Im Raum Germersheim besteht aufgrund der überwiegend flachen Topographie meist keine bis eine geringe Gefährdung durch Bodenerosion und ihre Folgeschäden. Besondere Gefährdungsbereiche für Bodenerosion sind in den Gemarkungen Freisbach, Weingarten, Rülzheim, Minfeld, Barbelroth und Freckenfeld auszumachen.
 

 

Hitze

Hitze stellt eine starke Belastung für den menschlichen Organismus dar. Sehr junge und ältere Menschen sind besonders betroffen, da ihr Organismus noch nicht oder nicht mehr ausreichend auf die Belastung reagieren kann. Ein "Hitzetag" oder "Heißer Tag" ist ein Tag, an dem das Maximum der Lufttemperatur mindestens 30 °C beträgt.
Im Landkreis Germersheim besteht ein deutlicher Trend hin zu häufigerer und intensiverer Hitze. Begünstigt wird die Ausbildung von Hitze im Landkreis Germersheim durch die naturräumlichen Gegebenheiten (starke Überwärmung des Oberrheingrabens).

Im Mittel wird im Landkreis Germersheim an 12 Tagen im Jahr Hitze registriert.
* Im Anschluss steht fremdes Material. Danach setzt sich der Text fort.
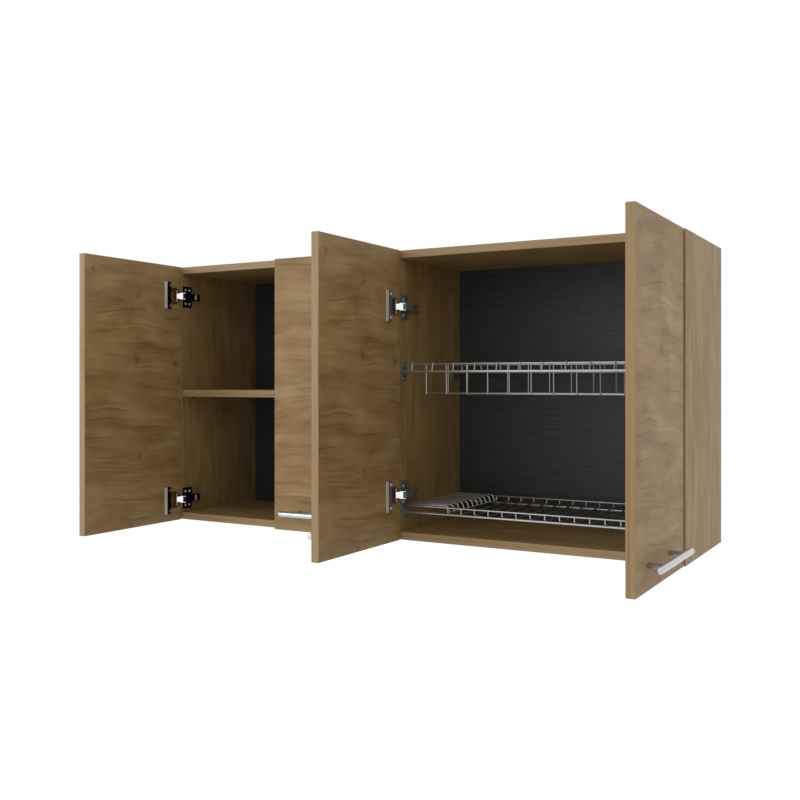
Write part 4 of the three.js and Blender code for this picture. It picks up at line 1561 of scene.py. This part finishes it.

In Hitzesommern, wie 2003, 2015 oder 2018, übersteigt die Anzahl der Hitzetage das Mittel jedoch um ein Vielfaches, so wurden bspw. 2018 32 Hitzetage registriert, 2015 waren es 30 Tage und im Hitzesommer 2003 sogar 40 Tage. Eine Häufung an Hitzetagen(-perioden) zeigt sich im Raum Germersheim insbesondere seit den 2000er Jahren.

 

Bei ausbleibender nächtlicher Auskühlung spricht man von einer "Tropennacht" (Temperatur sinkt nicht unter 20 °C). Gerade dies führt zu einer starken Belastung des menschlichen Organismus. Die Anzahl an Tropennächten ist im Raum Germersheim sehr verschieden und stark von nächtlicher Abkühlung abhängig. Tropennächte kommen insbesondere in stark überwärmten städtischen Strukturen vor (bspw. Wörth, Kandel, Germersheim). Für die Zukunft ist von einer deutlichen Zunahme an Hitzetagen, Hitzeperioden und Tropennächten in Germersheim auszugehen.